Supported Storage Types:
- S3 Bucket: For EKS clusters.
- Google Cloud Bucket: For GKE clusters.
- Azure Blob Storage: For AKS clusters.
- MinIo: For on-premise clusters.
cnvrg can connect to different storage solutions as long as they support S3-compatible object storage.
# NFS Server
cnvrg can connect to an external NFS server to enable “Dataset Caching''. This ensures the job starts immediately without re-downloading the datasets and copying the files from the storage to the pod every time. If a PVC is already provisioned on the cluster and can serve as the NFS server (allows read/write), cnvrg can use it to enable dataset caching.
# cnvrg Networking
Ai Studio supports different network configurations. The cluster can be installed and configured internally within the customer’s network or can be publicly available. Users will interact with the cnvrg application through HTTP (port 80) or HTTPS (port 443). For HTTPS, a trusted wildcard TLS certificate should be provided.
# Ingress Controller
Ai Studio supports different types of ingress controllers:
- Istio (default)
- Vanilla K8S Ingress Rules
- OpenShift Routes
- NodePort
# cnvrg Installation Requirements
This section describes the minimum and recommended resource requirements of a Kubernetes cluster. Ensure the following requirements are met for each orchestration.
# Compute Resources
Node Type | CPU (Per Node) | Memory (Per Node) | Storage (Per Node) | Nodes Count |
---|---|---|---|---|
Kubernetes control plane | 4 CPU | 4GB | 100GB | 3 |
Cnvrg control plane | 8 CPU | 32 GB | 100GB | 3 |
# Storage Resources
Workload | Size (Minimum) | Size (Recommended) | Type |
---|---|---|---|
PostgreSQL | 80GB | 200GB | CSI-compatible (preferably block) |
ElasticSearch | 80GB | 200GB | CSI-compatible (preferably block) |
Prometheus | 50GB | 100GB | CSI-compatible (preferably block) |
ElastAlert | 30GB | 50GB | CSI-compatible (preferably block) |
Object storage | 1TB | - | - |
Notebooks/Experiments | 500GB | - | CSI-compatible (preferably block) |
DataSet Caching | 500GB | - | CSI-compatible/NFS |
# Network Resources
- Allocatable unused IP from the Kubernetes subnet for kube-proxy with IPVS mode.

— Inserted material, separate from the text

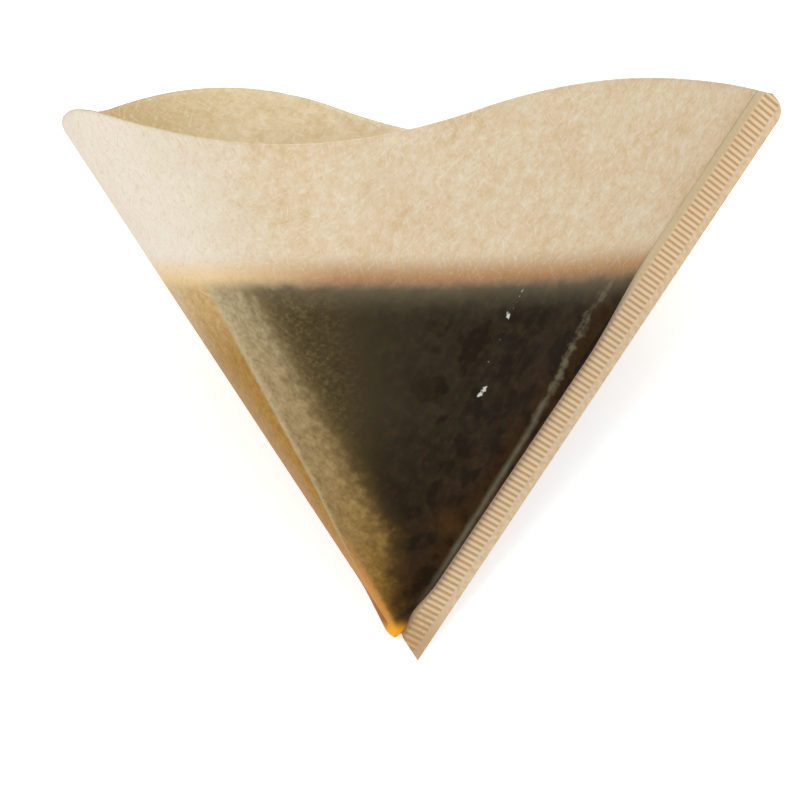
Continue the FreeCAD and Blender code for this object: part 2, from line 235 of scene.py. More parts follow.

- Domain name (internal or external) e.g., cnvrg.my-company.com
- DNS A wildcard record e.g., *.cnvrg.my-company.com -> 192.168.1.2
- Trusted wildcard TLS certificates for HTTPS e.g., *.cnvrg.my-company.com
- User/Password for SMTP access (if enabled)
# Control Plane Pods Resource Requirements
Below are the CPU and Memory requirements represented by:
- Request: Minimum resources required to run the application.
- Limit: Resources to allow components to burst under load.
cnvrg deploys HPA (horizontal pod autoscaler) to automatically scale the workload to match demand by increasing component pod count.
Workload | Replicas | CPU Request | CPU Limit | Memory Request | Memory Limit | Storage |
---|---|---|---|---|---|---|
webapp | 1 | 2000m | 4000m | 4Gi | 8Gi | - |
sidekiq | 2 | 1000m | 2000m | 3750Mi | 8Gi | - |
searchkiq | 1 | 750m | 2000m | 1Gi | 8Gi | - |
systemkiq | 1 | 500m | 2000m | 1Gi | 8Gi | - |
hyper | 1 | 100m | 2000m | 200Mi | 4Gi | - |
postgres | 1 | 4000m | 12000m | 4Gi | 32Gi | 80Gi |
redis | 1 | 100m | 1000m | 200Mi | 2Gi | 10Gi |
elasticsearch | 1 | 2000m | 4000m | 4Gi | 8Gi | 80Gi |
kibana | 1 | 100m | 1000m | 200Mi | 2Gi | - |
elastalert | 1 | 100m | 400m | 200Mi | 800Mi | 30Gi |
grafana | 1 | 100m | 200m | 100Mi | 200Mi | - |
prometheus | 1 | 200m | 2000m | 500Mi | 4Gi | 50Gi |
capsule | 1 | 200m | 1000m | 500Mi | 1Gi | 100Gi |
cnvrg-operator | 1 | 500m | 1000m | 200Mi | 1Gi | - |
config-reloader | 1 | 100m | 1000m | 200Mi | 1Gi | - |
kube-state-metrics | 1 | 200m | 1000m | 200Mi | 1Gi | - |
mpi-operator | 1 | 100m | 1000m | 100Mi | 1Gi | - |
scheduler | 1 | 500m | 2000m | 100Mi | 4Gi | - |
fluentbit | per node | 200m | 200m | 2000m | 2Gi | - |
node-exporter | per node | 10m | 20m | 20Mi | 40Mi | - |
dcgm-exporter | per NVIDIA GPU node | 100m | 500m | 100Mi | 1Gi | - |
TOTAL: 19 components, 12550m (~13 CPU) Request, 37600m (~38 CPU) Limit, 20Gi Request, 94Gi Limit, 350Gi Storage
*Disclaimer: The above chart refers to cnvrg control plane components and not to users' workloads (experiments/workspaces/etc).